Maddy Costa 

Lewis: L’Amour review – a coded declaration of passion

Randall Wulff's 1983 vanity album turns out to be a trangressively private, diaphanously sung treat, writes Maddy Costa
  
  

Lewis
Strange and singular … Lewis Photograph: PR

What a strange and singular album this is. Recorded in 1983 by one Randall Wulff – a man who looks like a humanoid from Blade Runner, played the stock market, paid for the sleeve image for his vanity album with a cheque that bounced, and now can't be traced – L'Amour is so private it sounds transgressive, so diaphanous it might echo the sighing of ghosts. Every song comes across as a coded declaration of passion for someone inaccessible and intangible. Lewis sings in a trembling murmur as though searching for a portal back to 1960s Greenwich Village; there are hints of Bob Dylan in his chewier mumbles, and of Karen Dalton in his elusive softness.

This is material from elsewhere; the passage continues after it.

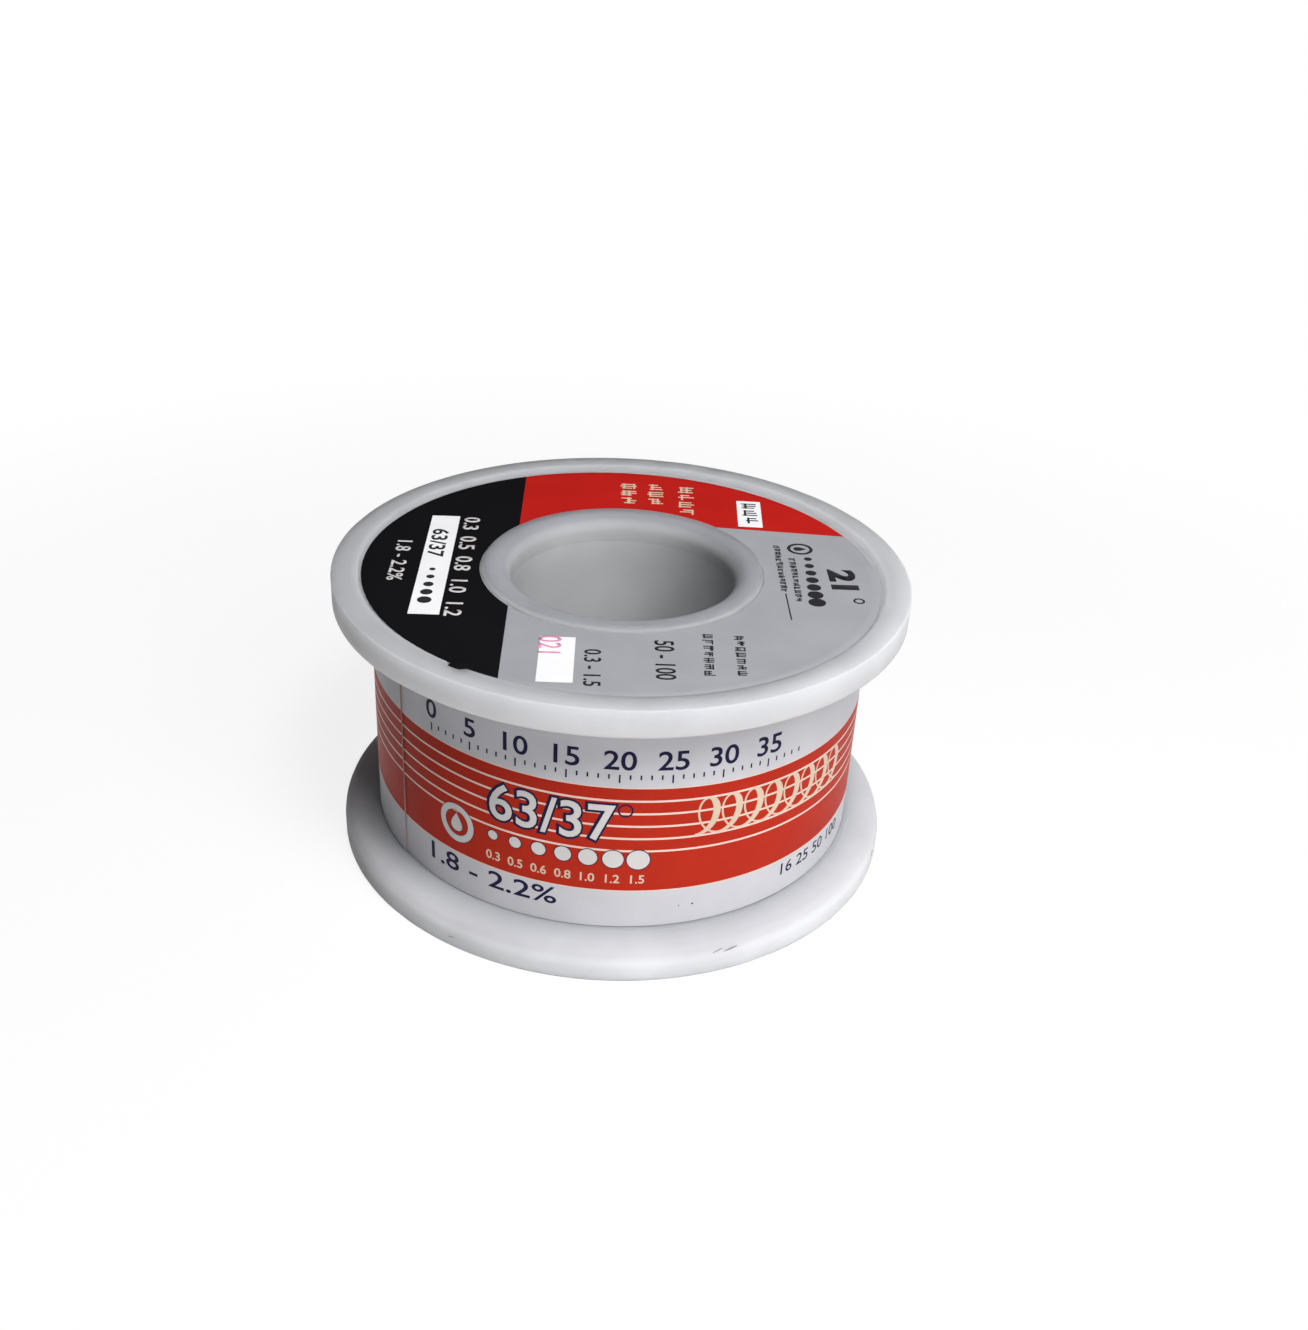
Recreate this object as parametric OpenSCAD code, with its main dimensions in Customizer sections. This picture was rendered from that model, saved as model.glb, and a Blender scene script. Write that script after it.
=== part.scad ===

His guitar and piano playing is delicate to the point of hesitancy, with notes tiptoeing around each other, and tendrils of melody unfurling in unexpected directions. And on every song there's a droning synthesiser, apparently played by an extraterrestrial in another room, with scant regard for what Lewis is doing. The closer you listen, the more unsettling – and yet enticing – it all sounds.